Layer 3: Opportunity cost and switching cost. This is the cost of what the tool prevents you from doing, and the cost of leaving when you've outgrown it. Your email platform doesn't support the segmentation you need, so you run broader campaigns with lower conversion rates. Your analytics tool can't track the metric that actually matters, so you make decisions on incomplete data. And when you finally decide to switch, you discover that two years of historical data, automations, and workflows need to be rebuilt from scratch.
The Audit Framework
Run this quarterly — 90 minutes that change everything
Step 1: List every tool. Not just the ones you pay for. Include free tools, trials you forgot to cancel, tools team members signed up for independently, and the built-in tools in platforms you're already paying for but aren't using.
The hidden tool count
Step 2: Calculate the full cost per tool.
For each tool, add:
- Monthly subscription (the number everyone knows)
- Integration costs (Zapier fees, developer time to maintain connectors)
- Training time (hours spent learning and re-learning the tool)
- Administrative overhead (time spent managing accounts, billing, permissions)
- Workaround costs (manual processes that exist because the tool doesn't do something)
Step 3: Map the dependency chain. Which tools depend on which other tools? If you cancel Tool A, what breaks? This reveals your actual switching costs.
Some operators find that removing a $29/month tool would break a workflow that touches 4 other systems.

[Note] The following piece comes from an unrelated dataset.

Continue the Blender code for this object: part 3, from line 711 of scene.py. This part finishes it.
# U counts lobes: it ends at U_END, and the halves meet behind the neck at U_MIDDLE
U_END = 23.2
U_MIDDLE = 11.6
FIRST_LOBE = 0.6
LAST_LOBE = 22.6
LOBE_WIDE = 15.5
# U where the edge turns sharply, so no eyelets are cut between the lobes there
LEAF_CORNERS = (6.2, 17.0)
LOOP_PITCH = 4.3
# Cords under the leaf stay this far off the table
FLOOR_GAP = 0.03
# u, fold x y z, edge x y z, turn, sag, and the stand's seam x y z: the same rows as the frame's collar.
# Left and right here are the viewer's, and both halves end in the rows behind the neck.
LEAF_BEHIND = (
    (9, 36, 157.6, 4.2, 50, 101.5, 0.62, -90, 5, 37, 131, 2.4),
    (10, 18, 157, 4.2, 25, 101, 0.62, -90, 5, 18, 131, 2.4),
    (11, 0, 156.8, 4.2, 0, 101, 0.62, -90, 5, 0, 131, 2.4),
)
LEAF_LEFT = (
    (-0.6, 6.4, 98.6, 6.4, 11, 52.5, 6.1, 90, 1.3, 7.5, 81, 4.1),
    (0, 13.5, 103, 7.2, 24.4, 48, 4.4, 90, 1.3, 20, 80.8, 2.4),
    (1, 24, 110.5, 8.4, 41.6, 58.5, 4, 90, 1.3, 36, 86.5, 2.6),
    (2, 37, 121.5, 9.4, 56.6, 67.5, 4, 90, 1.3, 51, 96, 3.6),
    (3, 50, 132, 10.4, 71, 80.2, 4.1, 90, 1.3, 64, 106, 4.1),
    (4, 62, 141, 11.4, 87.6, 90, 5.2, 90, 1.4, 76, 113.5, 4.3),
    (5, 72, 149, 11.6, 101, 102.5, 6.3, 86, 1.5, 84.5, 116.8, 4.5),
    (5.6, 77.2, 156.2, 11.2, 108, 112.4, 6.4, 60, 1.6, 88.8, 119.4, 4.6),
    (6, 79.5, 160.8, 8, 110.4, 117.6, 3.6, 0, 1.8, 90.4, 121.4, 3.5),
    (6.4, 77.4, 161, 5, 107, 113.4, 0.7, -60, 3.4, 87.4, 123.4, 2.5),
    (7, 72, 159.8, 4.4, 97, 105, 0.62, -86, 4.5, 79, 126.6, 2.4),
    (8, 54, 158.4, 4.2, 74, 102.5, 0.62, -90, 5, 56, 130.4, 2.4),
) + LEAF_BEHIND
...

That's not a $29 tool — it's a $29 tool with a $5,000 switching cost.
Step 4: Score each tool on value delivered. Not features. Value. Does this tool directly contribute to revenue, reduce costs, or save time that's redeployed to revenue-generating activities?
The most dangerous tools in your stack
The Consolidation Decision
After the audit, you'll typically find three categories:
Essential tools (keep): High value, used daily, no better alternative for your specific use case. These are worth the full cost.

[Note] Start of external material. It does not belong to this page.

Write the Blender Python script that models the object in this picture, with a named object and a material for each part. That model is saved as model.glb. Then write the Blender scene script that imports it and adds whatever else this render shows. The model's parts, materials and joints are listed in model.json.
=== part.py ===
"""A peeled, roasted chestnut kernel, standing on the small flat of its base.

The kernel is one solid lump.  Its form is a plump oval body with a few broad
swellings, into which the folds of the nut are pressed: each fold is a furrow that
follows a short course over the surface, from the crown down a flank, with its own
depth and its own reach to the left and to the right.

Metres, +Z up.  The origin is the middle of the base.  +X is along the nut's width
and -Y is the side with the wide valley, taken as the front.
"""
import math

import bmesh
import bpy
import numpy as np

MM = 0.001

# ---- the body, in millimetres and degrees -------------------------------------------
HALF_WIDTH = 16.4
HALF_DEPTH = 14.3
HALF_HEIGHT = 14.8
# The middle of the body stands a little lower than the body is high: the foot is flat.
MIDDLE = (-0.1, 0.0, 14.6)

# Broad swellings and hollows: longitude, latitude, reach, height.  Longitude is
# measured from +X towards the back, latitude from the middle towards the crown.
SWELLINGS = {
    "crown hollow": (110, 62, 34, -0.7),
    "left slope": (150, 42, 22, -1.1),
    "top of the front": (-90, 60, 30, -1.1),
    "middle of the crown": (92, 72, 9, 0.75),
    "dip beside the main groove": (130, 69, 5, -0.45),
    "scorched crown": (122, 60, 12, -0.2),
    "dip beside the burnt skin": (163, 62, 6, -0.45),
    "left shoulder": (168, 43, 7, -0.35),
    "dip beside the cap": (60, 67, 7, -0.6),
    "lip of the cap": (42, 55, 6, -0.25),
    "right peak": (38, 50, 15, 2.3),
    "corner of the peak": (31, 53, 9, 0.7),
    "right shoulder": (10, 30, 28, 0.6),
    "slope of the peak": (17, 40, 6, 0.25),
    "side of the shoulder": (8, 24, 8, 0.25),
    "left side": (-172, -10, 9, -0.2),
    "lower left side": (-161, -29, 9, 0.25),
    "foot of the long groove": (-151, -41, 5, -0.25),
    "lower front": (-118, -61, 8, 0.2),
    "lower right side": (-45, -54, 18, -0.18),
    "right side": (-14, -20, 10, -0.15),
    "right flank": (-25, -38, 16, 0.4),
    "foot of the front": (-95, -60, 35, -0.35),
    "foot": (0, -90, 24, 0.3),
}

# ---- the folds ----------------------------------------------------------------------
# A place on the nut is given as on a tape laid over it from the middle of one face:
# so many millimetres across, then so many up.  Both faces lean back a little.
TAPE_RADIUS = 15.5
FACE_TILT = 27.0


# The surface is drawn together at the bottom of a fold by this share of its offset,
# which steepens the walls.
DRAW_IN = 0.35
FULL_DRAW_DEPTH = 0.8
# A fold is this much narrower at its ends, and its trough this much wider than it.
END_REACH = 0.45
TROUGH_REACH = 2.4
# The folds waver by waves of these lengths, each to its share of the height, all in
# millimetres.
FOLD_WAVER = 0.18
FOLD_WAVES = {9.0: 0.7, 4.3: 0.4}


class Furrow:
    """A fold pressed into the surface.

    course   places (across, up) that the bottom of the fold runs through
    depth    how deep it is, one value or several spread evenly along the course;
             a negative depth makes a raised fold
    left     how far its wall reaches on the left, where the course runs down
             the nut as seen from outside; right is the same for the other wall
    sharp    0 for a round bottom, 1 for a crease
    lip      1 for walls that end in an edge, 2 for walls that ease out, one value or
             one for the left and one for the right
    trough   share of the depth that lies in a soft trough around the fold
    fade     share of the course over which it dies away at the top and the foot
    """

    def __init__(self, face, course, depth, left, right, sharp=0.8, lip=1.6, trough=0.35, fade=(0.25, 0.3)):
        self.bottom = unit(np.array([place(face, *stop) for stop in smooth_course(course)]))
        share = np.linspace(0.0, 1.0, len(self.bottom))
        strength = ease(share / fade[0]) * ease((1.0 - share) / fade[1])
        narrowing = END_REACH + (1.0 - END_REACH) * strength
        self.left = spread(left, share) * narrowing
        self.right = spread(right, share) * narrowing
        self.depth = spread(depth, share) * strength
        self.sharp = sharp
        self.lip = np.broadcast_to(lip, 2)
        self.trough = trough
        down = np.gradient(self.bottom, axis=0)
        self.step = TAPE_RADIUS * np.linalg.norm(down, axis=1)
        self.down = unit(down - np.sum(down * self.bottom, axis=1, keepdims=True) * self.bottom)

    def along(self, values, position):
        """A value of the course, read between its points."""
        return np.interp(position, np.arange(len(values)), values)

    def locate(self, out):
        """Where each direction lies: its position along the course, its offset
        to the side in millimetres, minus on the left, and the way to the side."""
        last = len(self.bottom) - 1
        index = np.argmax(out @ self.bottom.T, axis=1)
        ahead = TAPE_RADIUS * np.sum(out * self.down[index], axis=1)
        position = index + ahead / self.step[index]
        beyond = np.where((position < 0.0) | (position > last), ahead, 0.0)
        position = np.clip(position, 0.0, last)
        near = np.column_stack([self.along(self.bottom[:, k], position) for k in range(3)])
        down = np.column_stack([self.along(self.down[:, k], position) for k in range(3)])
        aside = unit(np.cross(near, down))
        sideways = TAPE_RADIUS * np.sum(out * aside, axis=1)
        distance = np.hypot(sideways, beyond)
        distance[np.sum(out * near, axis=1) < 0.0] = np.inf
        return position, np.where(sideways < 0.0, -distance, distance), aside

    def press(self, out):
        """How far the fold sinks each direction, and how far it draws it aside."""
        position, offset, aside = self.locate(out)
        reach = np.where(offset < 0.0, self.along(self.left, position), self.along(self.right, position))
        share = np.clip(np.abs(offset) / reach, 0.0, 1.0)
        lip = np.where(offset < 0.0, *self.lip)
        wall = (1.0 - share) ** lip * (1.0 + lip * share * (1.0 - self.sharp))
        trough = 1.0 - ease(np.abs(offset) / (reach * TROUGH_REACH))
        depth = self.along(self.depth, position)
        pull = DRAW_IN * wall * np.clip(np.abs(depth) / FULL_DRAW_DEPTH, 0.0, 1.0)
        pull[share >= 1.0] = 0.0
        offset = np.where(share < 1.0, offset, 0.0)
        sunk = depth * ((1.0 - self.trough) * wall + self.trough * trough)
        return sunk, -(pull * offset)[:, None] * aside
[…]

Redundant tools (consolidate): Multiple tools doing overlapping jobs. This happens gradually — you add a tool for a specific need, then add another tool that partially overlaps, and eventually you're paying for three tools where one would suffice.
Zombie tools (eliminate): Still billing, rarely used, exists because nobody cancelled it or because one team member uses one feature occasionally. The average eCommerce operation with $1M+ GMV has 3-5 zombie tools costing $200-500/month combined.

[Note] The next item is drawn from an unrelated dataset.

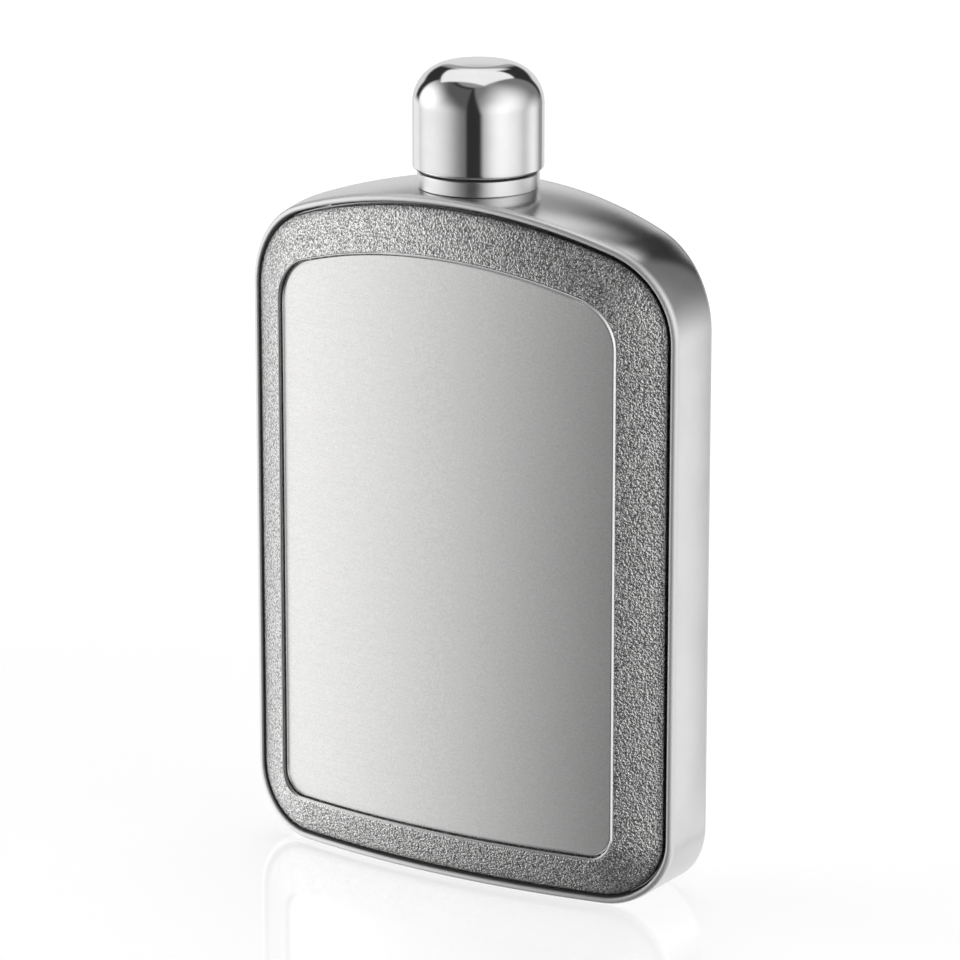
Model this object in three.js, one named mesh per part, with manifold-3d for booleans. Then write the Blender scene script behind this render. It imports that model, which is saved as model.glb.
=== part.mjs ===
// Hip flask with a screw cap. Millimetres, +Z up, the front faces -Y, and the origin is the middle of
// the base. A bent side band is closed by a curved wall at the front and at the rear. Each wall
// carries a cast plaque with a raised border, and each plaque holds a thin plate in its pocket.
// A threaded spout stands in the top of the band, inside a plain ring, and takes a domed cap.

import * as THREE from 'three';
import { ParametricGeometry } from 'three/addons/geometries/ParametricGeometry.js';
import { mergeVertices } from 'three/addons/utils/BufferGeometryUtils.js';
import Module from 'manifold-3d';

const wasm = await Module();
wasm.setup();

// Body outline, seen from the front.
const bodyWidth = 86.4;
const bodyHeight = 121.5;
const crownRadius = 96;
const topCornerRadius = 16.7;
const baseCornerRadius = 12.2;
const cornerShare = 0.87; // how much of an inset comes off a corner's radius
const crownShare = 0.09; // how much wider the plaque's border is along the crown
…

The Audit in Practice: A $1.2M DTC Brand
A home goods DTC brand running $1.2M annual GMV ran the quarterly audit for the first time after 18 months of operation. The results: 23 active SaaS subscriptions (they thought they had 14). Four zombie tools — an abandoned reviews platform ($79/month), a heat-mapping tool used once ($49/month), a second email platform from a failed migration ($29/month), and a social scheduling tool replaced by a competitor six months earlier ($39/month). Total zombie cost: $196/month, $2,352/year. But the bigger finding was in Layer 2: three separate Zapier workflows ($69/month) maintaining integrations between tools that a single platform could replace. After consolidation, they moved from 23 tools to 15, cut $640/month in subscriptions, and eliminated 12 hours/month of manual integration maintenance. Total annual savings: $7,680 in subscriptions plus $10,800 in recovered time (at $75/hour). The audit took 2 hours.
| Category | Action | Typical Savings |
|---|---|---|
| Essential (keep) | Worth the full cost — high value, used daily, no better alternative | None — these earn their place |
| Redundant (consolidate) | Multiple tools doing overlapping jobs — pick one | $100–$400/month |
| Zombie (eliminate) | Still billing, rarely used — cancel immediately | $200–$500/month (3-5 zombie tools typical) |
The Compound Effect
A $50/month tool doesn't cost $600/year. It costs $600/year plus Layer 2 and Layer 3 costs, compounded by the fact that every tool you add increases the complexity of the entire stack.
At 15 tools, you're not managing 15 independent subscriptions. You're managing a system with potentially 105 integration points (15 tools, each potentially connecting to each other). Not all of those connections exist, but the complexity grows non-linearly.
Why lean stacks win
But there's a subtler pattern most operators miss: tool creep velocity. The average eCommerce operation adds 2-3 tools per quarter during growth phases. Each tool adds 2-4 new integration touchpoints. After 18 months, a stack that started at 8 tools has grown to 16-20, and the integration surface has grown from ~15 touchpoints to ~80. The cost curve is not linear — it's quadratic. This is why a stack audit at month 6 reveals $200/month in waste, but the same audit at month 18 reveals $800/month. The tools didn't get more expensive. The complexity between them did.
What to Do Next
Run the audit. Accept that your real tool cost is higher than you think. Make one consolidation decision this quarter. Track the result.